Who's Afraid of the Big Bad... Elk?
Loss of wolves in a Canadian park led to drastic changes in forest habitat
AFTER A 1950s rabies scare, park wardens at Canada's Banff National Park started shooting gray wolves on sight. By the 1960s, Banff's wolves were gone. Not coincidentally, that's around the time that elk, once a main source of food for the wolves, started to take over. Multiplying herds of elk devoured the native willows, leaving behind far less biodiverse grassland meadows. Twenty years ago, after the wolf eradication policy changed, wolves slowly began returning on their own to the Banff area, attracted by ample food and room to roam.
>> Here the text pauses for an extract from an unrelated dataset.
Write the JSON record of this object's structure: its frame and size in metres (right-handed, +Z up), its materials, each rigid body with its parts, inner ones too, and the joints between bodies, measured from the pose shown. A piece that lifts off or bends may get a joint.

Now a new study claims that the disappearing, reappearing wolves have turned Banff into a perfect illustration of "trophic cascade"--the disastrous effects upon an entire ecosystem of removing a top predator. "You don't need a degree to see it," says Mark Hebblewhite, a researcher from the University of Alberta, one of several institutions involved in the study. "You can see it from the road."
The areas closest to the town of Banff, where wolves are still absent, remain stripped of willows. In more remote areas, where wolves have returned, willow forests have also returned--as have the songbirds and beavers that make their homes among the trees. "The next stage is to restore wildlife corridors and let the wolves re-colonize on their own," says Hebblewhite.